■ DATA SECTION:
* start *

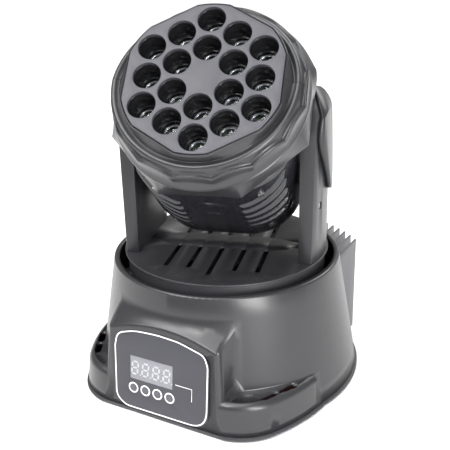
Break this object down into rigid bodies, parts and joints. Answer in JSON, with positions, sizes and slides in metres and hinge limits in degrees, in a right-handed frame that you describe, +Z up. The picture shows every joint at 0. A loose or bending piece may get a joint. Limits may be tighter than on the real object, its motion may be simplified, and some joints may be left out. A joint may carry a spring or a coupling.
{
  "type": "moving head light",
  "caption": "Compact moving head wash light: a round base with control panel, a panning yoke, and a tilting head with a honeycomb of lenses.",
  "frame": {"origin": "on the resting surface, on the pan axis, which is also the middle of the footprint", "axes": "+Z up, the control panel faces -Y, +X to the right of the panel"},
  "size_m": [0.2396, 0.2396, 0.3241],
  "materials": {
    "housing": "moulded, fine grain, satin",
    "lens_face": "satin grey moulding",
    "black_shell": "glossy black moulding",
    "yoke_steel": "dark grey powder coat",
    "black_plate": "black powder coat",
    "panel_film": "printed film",
    "window": "grey clear window",
    "display": "display block",
    "button": "satin black",
    "pcb": "solder mask",
    "bare_metal": "machined",
    "aluminium": "mill finish",
    "black_fins": "dark anodised",
    "lens": "clear",
    "tube": "glossy black",
    "led": "phosphor and ceramic",
    "belt": "matte rubber",
    "rubber": "matte rubber",
    "connector": "black nylon",
    "wire": "red insulation",
    "fan": "black"
  },
  "bodies": {
    "base": {"base_shell": "housing", "base_plate": "black_plate", "rubber_feet": "rubber", "control_panel": "panel_film", "display_window": "window", "display_module": "display", "control_board": "pcb", "power_supply": "aluminium", "main_board": "pcb", "rear_panel": "black_plate", "power_inlet": "connector", "fuse_holder": "connector", "data_input": "bare_metal", "data_output": "bare_metal", "cooling_fins": "black_fins", "pan_bridge": "bare_metal", "pan_bearing": "bare_metal", "pan_motor": "bare_metal", "pan_belt": "belt", "base_screws": "bare_metal", "data_wires": "wire"},
    "yoke": {"turntable_disc": "yoke_steel", "turntable_skirt": "black_plate", "pan_shaft": "aluminium", "pan_pulley": "aluminium", "right_arm": "housing", "left_arm": "housing", "right_arm_panel": "black_plate", "left_arm_panel": "black_plate", "tilt_cover": "housing", "yoke_screws": "bare_metal", "tilt_bearings": "bare_metal", "tilt_motor": "bare_metal", "tilt_belt": "belt"},
    "head": {"face_plate": "lens_face", "lens_tubes": "tube", "lenses": "lens", "led_board": "aluminium", "led_emitters": "led", "front_ring_upper": "housing", "front_ring_lower": "housing", "head_band_upper": "housing", "head_band_lower": "housing", "rear_shell_upper": "black_shell", "rear_shell_lower": "black_shell", "head_screws": "bare_metal", "heat_sink": "aluminium", "head_frame": "bare_metal", "right_trunnion": "aluminium", "left_trunnion": "aluminium", "tilt_pulley": "aluminium", "fan_frame": "fan", "fan_grille": "black_plate"},
    "fan": {"fan_rotor": "fan"},
    "pan_motor_wheel": {"pan_motor_pulley": "aluminium"},
    "tilt_motor_wheel": {"tilt_motor_pulley": "aluminium"},
    "menu_button": {"menu_button": "button"},
    "up_button": {"up_button": "button"},
    "down_button": {"down_button": "button"},
    "enter_button": {"enter_button": "button"}
  },
  "joints": [
    {"name": "pan", "type": "hinge", "parent": "base", "child": "yoke", "pos_m": [0, 0, 0.1], "axis": [0, 0, 1], "range_deg": [-285.6, 254.4]},
    {"name": "tilt", "type": "hinge", "parent": "yoke", "child": "head", "pos_m": [0, 0, 0.2167], "axis": [0.9632, 0.2689, 0], "range_deg": [-138.6, 41.4]},
    {"name": "fan_spin", "type": "hinge", "parent": "head", "child": "fan", "pos_m": [-0.01331, 0.04768, 0.17305], "axis": [0.2017, -0.7225, 0.6613], "continuous": true},
    {"name": "pan_motor_spin", "type": "hinge", "parent": "base", "child": "pan_motor_wheel", "pos_m": [0.056, 0.028, 0.09], "axis": [0, 0, 1], "range_deg": [-957, 853]},
    {"name": "tilt_motor_spin", "type": "hinge", "parent": "yoke", "child": "tilt_motor_wheel", "pos_m": [0.07763, 0.02167, 0.184], "axis": [0.9632, 0.2689, 0], "range_deg": [-467, 143]},
    {"name": "menu_press", "type": "slide", "parent": "base", "child": "menu_button", "axis": [0, 0.9945, -0.1045], "range_m": [0, 0.0008], "stiffness_N_per_m": 300},
    {"name": "up_press", "type": "slide", "parent": "base", "child": "up_button", "axis": [0, 0.9945, -0.1045], "range_m": [0, 0.0008], "stiffness_N_per_m": 300},
    {"name": "down_press", "type": "slide", "parent": "base", "child": "down_button", "axis": [0, 0.9945, -0.1045], "range_m": [0, 0.0008], "stiffness_N_per_m": 300},
    {"name": "enter_press", "type": "slide", "parent": "base", "child": "enter_button", "axis": [0, 0.9945, -0.1045], "range_m": [0, 0.0008], "stiffness_N_per_m": 300}
  ],
  "couplings": [
    {"joint": "pan_motor_spin", "follows": "pan", "ratio": 3.3333},
    {"joint": "tilt_motor_spin", "follows": "tilt", "ratio": 3.3333}
  ]
}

* end *

All of the data needs to be reproduced exactly, with no line missing.

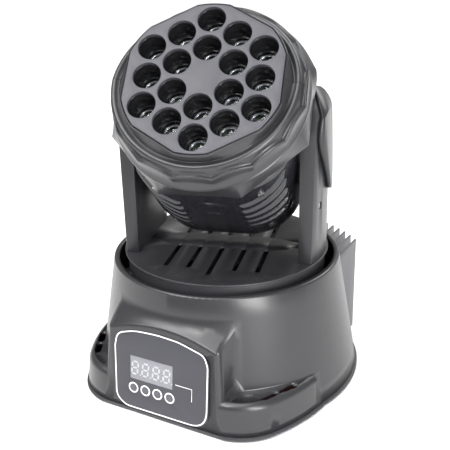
Break this object down into rigid bodies, parts and joints. Answer in JSON, with positions, sizes and slides in metres and hinge limits in degrees, in a right-handed frame that you describe, +Z up. The picture shows every joint at 0. A loose or bending piece may get a joint. Limits may be tighter than on the real object, its motion may be simplified, and some joints may be left out. A joint may carry a spring or a coupling.
{
  "type": "moving head light",
  "caption": "Compact moving head wash light: a round base with control panel, a panning yoke, and a tilting head with a honeycomb of lenses.",
  "frame": {"origin": "on the resting surface, on the pan axis, which is also the middle of the footprint", "axes": "+Z up, the control panel faces -Y, +X to the right of the panel"},
  "size_m": [0.2396, 0.2396, 0.3241],
  "materials": {
    "housing": "moulded, fine grain, satin",
    "lens_face": "satin grey moulding",
    "black_shell": "glossy black moulding",
    "yoke_steel": "dark grey powder coat",
    "black_plate": "black powder coat",
    "panel_film": "printed film",
    "window": "grey clear window",
    "display": "display block",
    "button": "satin black",
    "pcb": "solder mask",
    "bare_metal": "machined",
    "aluminium": "mill finish",
    "black_fins": "dark anodised",
    "lens": "clear",
    "tube": "glossy black",
    "led": "phosphor and ceramic",
    "belt": "matte rubber",
    "rubber": "matte rubber",
    "connector": "black nylon",
    "wire": "red insulation",
    "fan": "black"
  },
  "bodies": {
    "base": {"base_shell": "housing", "base_plate": "black_plate", "rubber_feet": "rubber", "control_panel": "panel_film", "display_window": "window", "display_module": "display", "control_board": "pcb", "power_supply": "aluminium", "main_board": "pcb", "rear_panel": "black_plate", "power_inlet": "connector", "fuse_holder": "connector", "data_input": "bare_metal", "data_output": "bare_metal", "cooling_fins": "black_fins", "pan_bridge": "bare_metal", "pan_bearing": "bare_metal", "pan_motor": "bare_metal", "pan_belt": "belt", "base_screws": "bare_metal", "data_wires": "wire"},
    "yoke": {"turntable_disc": "yoke_steel", "turntable_skirt": "black_plate", "pan_shaft": "aluminium", "pan_pulley": "aluminium", "right_arm": "housing", "left_arm": "housing", "right_arm_panel": "black_plate", "left_arm_panel": "black_plate", "tilt_cover": "housing", "yoke_screws": "bare_metal", "tilt_bearings": "bare_metal", "tilt_motor": "bare_metal", "tilt_belt": "belt"},
    "head": {"face_plate": "lens_face", "lens_tubes": "tube", "lenses": "lens", "led_board": "aluminium", "led_emitters": "led", "front_ring_upper": "housing", "front_ring_lower": "housing", "head_band_upper": "housing", "head_band_lower": "housing", "rear_shell_upper": "black_shell", "rear_shell_lower": "black_shell", "head_screws": "bare_metal", "heat_sink": "aluminium", "head_frame": "bare_metal", "right_trunnion": "aluminium", "left_trunnion": "aluminium", "tilt_pulley": "aluminium", "fan_frame": "fan", "fan_grille": "black_plate"},
    "fan": {"fan_rotor": "fan"},
    "pan_motor_wheel": {"pan_motor_pulley": "aluminium"},
    "tilt_motor_wheel": {"tilt_motor_pulley": "aluminium"},
    "menu_button": {"menu_button": "button"},
    "up_button": {"up_button": "button"},
    "down_button": {"down_button": "button"},
    "enter_button": {"enter_button": "button"}
  },
  "joints": [
    {"name": "pan", "type": "hinge", "parent": "base", "child": "yoke", "pos_m": [0, 0, 0.1], "axis": [0, 0, 1], "range_deg": [-285.6, 254.4]},
    {"name": "tilt", "type": "hinge", "parent": "yoke", "child": "head", "pos_m": [0, 0, 0.2167], "axis": [0.9632, 0.2689, 0], "range_deg": [-138.6, 41.4]},
    {"name": "fan_spin", "type": "hinge", "parent": "head", "child": "fan", "pos_m": [-0.01331, 0.04768, 0.17305], "axis": [0.2017, -0.7225, 0.6613], "continuous": true},
    {"name": "pan_motor_spin", "type": "hinge", "parent": "base", "child": "pan_motor_wheel", "pos_m": [0.056, 0.028, 0.09], "axis": [0, 0, 1], "range_deg": [-957, 853]},
    {"name": "tilt_motor_spin", "type": "hinge", "parent": "yoke", "child": "tilt_motor_wheel", "pos_m": [0.07763, 0.02167, 0.184], "axis": [0.9632, 0.2689, 0], "range_deg": [-467, 143]},
    {"name": "menu_press", "type": "slide", "parent": "base", "child": "menu_button", "axis": [0, 0.9945, -0.1045], "range_m": [0, 0.0008], "stiffness_N_per_m": 300},
    {"name": "up_press", "type": "slide", "parent": "base", "child": "up_button", "axis": [0, 0.9945, -0.1045], "range_m": [0, 0.0008], "stiffness_N_per_m": 300},
    {"name": "down_press", "type": "slide", "parent": "base", "child": "down_button", "axis": [0, 0.9945, -0.1045], "range_m": [0, 0.0008], "stiffness_N_per_m": 300},
    {"name": "enter_press", "type": "slide", "parent": "base", "child": "enter_button", "axis": [0, 0.9945, -0.1045], "range_m": [0, 0.0008], "stiffness_N_per_m": 300}
  ],
  "couplings": [
    {"joint": "pan_motor_spin", "follows": "pan", "ratio": 3.3333},
    {"joint": "tilt_motor_spin", "follows": "tilt", "ratio": 3.3333}
  ]
}